● **Records supplied**:

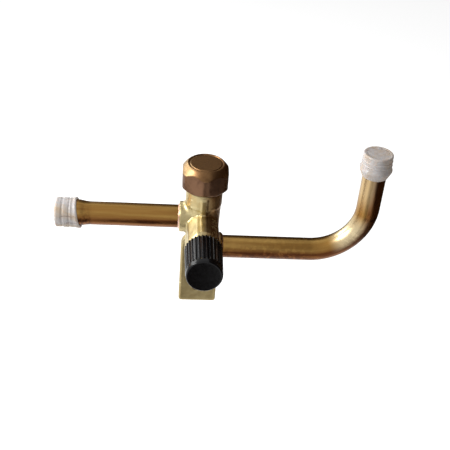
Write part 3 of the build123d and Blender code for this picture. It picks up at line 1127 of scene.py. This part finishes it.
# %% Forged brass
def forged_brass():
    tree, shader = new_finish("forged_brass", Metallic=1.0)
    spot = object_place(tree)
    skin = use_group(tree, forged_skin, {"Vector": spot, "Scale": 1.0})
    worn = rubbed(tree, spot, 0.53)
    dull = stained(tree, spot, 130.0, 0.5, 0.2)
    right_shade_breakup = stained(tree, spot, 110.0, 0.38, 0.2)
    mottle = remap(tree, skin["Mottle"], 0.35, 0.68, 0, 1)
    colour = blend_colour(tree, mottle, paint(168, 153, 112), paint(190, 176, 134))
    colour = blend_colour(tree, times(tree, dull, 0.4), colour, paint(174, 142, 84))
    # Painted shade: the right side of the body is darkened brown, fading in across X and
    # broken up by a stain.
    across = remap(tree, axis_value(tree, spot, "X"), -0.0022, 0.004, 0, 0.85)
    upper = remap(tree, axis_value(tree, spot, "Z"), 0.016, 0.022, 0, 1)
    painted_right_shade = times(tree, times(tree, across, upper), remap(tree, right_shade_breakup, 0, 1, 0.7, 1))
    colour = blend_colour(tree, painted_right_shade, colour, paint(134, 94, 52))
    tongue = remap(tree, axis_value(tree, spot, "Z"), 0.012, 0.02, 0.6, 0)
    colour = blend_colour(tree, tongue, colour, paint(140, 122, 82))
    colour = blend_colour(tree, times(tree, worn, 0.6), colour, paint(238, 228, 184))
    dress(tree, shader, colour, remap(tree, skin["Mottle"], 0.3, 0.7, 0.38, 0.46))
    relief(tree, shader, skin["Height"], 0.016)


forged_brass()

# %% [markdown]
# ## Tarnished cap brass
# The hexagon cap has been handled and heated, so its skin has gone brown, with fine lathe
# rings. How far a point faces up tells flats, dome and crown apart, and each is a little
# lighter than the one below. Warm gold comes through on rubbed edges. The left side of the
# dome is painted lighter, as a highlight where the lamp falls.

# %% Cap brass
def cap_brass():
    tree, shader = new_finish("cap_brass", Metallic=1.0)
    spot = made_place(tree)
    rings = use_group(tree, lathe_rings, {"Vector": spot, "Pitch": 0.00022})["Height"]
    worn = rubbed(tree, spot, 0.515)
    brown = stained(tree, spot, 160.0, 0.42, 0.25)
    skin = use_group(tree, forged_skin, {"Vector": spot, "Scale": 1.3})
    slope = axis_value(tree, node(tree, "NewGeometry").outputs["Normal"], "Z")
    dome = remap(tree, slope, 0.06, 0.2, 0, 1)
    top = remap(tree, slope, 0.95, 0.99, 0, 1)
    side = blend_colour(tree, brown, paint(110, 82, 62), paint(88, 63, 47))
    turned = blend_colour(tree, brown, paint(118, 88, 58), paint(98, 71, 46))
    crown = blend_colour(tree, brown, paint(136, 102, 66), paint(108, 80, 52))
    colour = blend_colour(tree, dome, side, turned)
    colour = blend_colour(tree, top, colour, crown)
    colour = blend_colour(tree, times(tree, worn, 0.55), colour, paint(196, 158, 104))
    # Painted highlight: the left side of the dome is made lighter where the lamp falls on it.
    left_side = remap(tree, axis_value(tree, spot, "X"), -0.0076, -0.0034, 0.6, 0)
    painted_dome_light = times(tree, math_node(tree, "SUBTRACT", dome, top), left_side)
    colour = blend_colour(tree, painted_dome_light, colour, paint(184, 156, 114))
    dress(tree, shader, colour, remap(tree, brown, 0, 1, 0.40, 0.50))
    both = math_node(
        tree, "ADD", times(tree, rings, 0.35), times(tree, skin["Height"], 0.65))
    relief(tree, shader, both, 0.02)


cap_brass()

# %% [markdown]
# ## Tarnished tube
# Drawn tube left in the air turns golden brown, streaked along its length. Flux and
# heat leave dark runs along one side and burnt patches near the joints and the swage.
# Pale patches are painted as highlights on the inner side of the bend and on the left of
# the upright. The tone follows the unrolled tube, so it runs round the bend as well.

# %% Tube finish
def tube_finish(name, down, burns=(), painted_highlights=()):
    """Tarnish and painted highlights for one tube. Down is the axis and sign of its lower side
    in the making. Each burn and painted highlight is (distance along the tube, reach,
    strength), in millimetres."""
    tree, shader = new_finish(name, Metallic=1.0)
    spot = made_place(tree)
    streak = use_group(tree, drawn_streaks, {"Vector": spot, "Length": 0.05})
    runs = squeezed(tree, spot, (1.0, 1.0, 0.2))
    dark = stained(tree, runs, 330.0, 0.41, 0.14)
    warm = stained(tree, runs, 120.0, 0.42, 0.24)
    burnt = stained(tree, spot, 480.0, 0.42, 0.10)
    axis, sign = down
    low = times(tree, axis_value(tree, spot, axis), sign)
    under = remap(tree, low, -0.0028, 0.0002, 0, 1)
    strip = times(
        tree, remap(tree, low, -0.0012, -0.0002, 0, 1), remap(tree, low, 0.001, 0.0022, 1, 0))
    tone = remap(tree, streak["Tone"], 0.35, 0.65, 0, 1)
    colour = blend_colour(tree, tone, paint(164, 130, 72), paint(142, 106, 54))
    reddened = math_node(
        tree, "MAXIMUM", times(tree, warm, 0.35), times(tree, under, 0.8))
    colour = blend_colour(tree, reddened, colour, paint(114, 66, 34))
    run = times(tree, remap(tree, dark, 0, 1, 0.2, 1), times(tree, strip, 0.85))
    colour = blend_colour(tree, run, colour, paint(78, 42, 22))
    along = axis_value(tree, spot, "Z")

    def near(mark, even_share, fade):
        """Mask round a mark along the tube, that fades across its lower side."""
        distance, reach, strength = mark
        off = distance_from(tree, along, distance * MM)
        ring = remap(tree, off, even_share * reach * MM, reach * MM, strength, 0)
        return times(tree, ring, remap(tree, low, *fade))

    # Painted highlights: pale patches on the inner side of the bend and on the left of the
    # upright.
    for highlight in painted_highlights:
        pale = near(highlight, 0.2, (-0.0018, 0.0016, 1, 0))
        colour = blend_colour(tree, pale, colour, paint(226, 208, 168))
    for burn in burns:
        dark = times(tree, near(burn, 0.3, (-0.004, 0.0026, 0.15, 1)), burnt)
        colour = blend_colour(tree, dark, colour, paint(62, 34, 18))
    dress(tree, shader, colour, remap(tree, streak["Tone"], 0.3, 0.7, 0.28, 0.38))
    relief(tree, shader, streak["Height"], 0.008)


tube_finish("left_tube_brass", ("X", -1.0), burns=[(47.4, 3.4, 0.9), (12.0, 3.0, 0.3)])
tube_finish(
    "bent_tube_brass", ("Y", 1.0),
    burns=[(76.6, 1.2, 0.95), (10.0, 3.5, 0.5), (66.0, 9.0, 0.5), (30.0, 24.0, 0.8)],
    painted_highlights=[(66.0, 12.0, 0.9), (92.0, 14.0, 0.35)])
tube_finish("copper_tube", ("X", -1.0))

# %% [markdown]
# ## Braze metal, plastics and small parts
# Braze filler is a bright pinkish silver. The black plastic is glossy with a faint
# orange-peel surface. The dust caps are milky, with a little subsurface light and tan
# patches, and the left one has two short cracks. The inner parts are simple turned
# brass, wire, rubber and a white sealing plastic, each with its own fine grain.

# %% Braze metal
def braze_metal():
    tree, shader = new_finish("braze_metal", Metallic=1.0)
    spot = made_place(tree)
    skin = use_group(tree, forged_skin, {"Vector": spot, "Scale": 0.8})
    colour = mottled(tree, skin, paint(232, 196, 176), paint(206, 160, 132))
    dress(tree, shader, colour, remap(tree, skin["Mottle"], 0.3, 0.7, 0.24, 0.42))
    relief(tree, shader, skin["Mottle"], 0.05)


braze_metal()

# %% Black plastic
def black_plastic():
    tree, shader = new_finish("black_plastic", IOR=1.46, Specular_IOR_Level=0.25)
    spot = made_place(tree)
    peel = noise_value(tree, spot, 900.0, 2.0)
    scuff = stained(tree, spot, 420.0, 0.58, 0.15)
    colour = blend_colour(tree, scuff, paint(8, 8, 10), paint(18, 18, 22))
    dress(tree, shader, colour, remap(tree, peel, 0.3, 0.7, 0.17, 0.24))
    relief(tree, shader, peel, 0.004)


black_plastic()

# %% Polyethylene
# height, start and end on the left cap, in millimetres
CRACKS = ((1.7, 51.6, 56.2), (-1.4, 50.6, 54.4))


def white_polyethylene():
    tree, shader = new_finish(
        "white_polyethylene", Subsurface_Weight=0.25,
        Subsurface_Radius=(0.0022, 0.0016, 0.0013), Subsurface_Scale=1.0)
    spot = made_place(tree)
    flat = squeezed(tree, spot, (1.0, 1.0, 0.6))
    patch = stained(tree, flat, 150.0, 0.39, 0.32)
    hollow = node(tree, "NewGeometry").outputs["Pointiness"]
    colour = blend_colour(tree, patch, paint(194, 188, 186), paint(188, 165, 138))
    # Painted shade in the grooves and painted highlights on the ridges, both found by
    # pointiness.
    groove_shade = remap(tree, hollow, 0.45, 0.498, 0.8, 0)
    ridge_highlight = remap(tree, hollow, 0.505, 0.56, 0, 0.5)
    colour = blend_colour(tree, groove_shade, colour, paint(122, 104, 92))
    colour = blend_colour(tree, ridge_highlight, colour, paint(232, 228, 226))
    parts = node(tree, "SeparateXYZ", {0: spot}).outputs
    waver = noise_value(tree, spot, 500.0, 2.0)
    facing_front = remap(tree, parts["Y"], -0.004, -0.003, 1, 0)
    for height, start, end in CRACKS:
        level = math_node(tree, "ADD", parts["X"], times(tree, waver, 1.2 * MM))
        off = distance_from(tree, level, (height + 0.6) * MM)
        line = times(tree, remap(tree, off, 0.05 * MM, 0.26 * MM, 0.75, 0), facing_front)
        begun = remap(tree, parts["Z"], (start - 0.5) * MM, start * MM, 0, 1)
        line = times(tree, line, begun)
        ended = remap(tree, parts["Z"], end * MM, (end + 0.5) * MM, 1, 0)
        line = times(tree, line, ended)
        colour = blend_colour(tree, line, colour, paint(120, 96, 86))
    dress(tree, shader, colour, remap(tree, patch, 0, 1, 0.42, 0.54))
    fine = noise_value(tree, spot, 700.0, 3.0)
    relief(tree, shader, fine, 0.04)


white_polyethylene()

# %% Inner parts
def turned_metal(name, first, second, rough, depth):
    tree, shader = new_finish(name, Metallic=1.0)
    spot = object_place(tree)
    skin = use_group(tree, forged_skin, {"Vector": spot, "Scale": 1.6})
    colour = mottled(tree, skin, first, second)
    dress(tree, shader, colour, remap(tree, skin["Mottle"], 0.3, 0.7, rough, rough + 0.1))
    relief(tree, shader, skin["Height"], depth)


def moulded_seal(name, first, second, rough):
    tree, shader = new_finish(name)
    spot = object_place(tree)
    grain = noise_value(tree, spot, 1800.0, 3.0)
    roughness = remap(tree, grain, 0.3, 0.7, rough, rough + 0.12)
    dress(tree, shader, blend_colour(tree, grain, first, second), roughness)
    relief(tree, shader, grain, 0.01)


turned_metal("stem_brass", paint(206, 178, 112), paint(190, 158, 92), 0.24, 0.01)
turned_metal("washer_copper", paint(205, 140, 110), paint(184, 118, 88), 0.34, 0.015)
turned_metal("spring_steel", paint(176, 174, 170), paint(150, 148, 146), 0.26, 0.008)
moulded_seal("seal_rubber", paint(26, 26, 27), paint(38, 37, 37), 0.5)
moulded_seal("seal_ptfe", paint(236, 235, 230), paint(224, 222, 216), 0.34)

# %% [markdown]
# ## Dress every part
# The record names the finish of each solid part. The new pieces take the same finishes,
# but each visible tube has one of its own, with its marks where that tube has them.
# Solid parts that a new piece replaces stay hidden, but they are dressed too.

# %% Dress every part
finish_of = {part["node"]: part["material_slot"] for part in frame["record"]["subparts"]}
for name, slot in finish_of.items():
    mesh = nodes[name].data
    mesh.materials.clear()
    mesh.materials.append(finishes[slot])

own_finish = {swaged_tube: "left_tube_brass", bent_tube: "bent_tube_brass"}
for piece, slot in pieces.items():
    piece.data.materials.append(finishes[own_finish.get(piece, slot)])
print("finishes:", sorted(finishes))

* * *

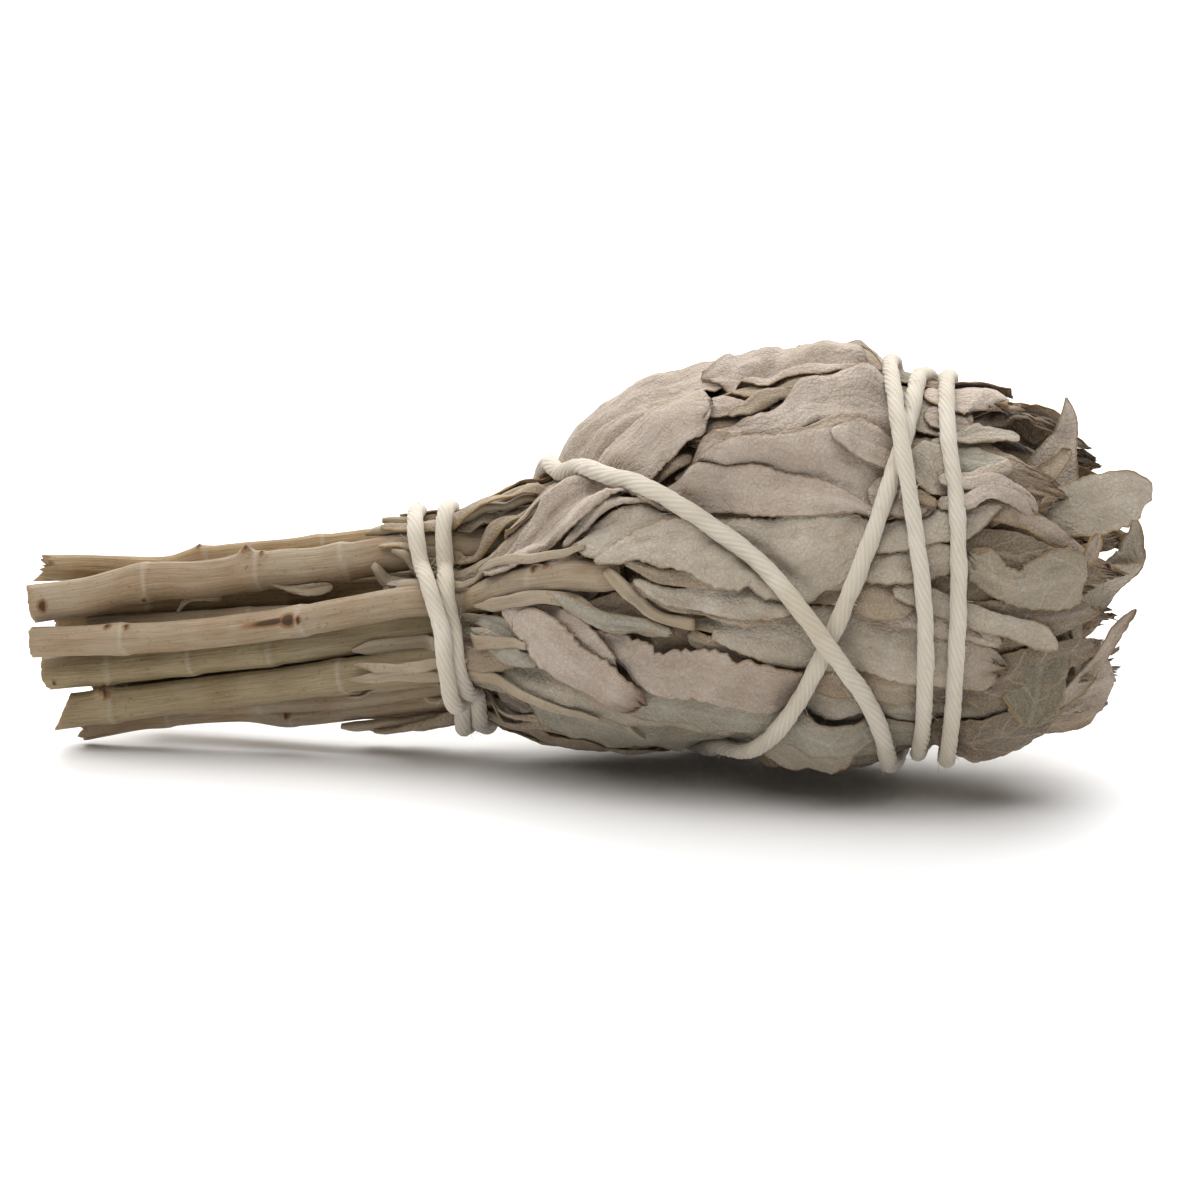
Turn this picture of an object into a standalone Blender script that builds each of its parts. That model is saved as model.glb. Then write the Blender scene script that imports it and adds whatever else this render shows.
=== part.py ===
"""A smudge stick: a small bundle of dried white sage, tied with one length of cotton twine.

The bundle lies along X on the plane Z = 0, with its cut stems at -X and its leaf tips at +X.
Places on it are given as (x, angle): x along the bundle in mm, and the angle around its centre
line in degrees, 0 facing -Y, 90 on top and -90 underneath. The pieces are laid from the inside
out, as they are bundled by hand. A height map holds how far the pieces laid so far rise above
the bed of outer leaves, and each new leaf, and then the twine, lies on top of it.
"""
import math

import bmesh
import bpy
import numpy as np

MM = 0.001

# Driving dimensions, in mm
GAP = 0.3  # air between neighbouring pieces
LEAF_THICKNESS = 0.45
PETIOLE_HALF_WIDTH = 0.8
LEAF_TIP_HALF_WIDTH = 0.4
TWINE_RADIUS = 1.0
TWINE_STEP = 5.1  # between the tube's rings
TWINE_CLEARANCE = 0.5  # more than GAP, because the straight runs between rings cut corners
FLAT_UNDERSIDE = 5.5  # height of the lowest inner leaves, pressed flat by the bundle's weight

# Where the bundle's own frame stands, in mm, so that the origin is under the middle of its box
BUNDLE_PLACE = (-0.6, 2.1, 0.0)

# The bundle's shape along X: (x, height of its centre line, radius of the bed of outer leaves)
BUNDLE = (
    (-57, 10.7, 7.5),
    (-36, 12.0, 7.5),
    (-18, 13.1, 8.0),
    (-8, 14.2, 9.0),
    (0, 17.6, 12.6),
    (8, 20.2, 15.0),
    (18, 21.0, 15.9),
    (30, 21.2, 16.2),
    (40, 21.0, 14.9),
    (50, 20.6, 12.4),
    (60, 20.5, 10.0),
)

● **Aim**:
From the records above, print exactly the lines that run from the line with "Turn this picture" to the line with "of cotton twine.", inclusive.

● **Complete answer**:
Turn this picture of an object into a standalone Blender script that builds each of its parts. That model is saved as model.glb. Then write the Blender scene script that imports it and adds whatever else this render shows.
=== part.py ===
"""A smudge stick: a small bundle of dried white sage, tied with one length of cotton twine.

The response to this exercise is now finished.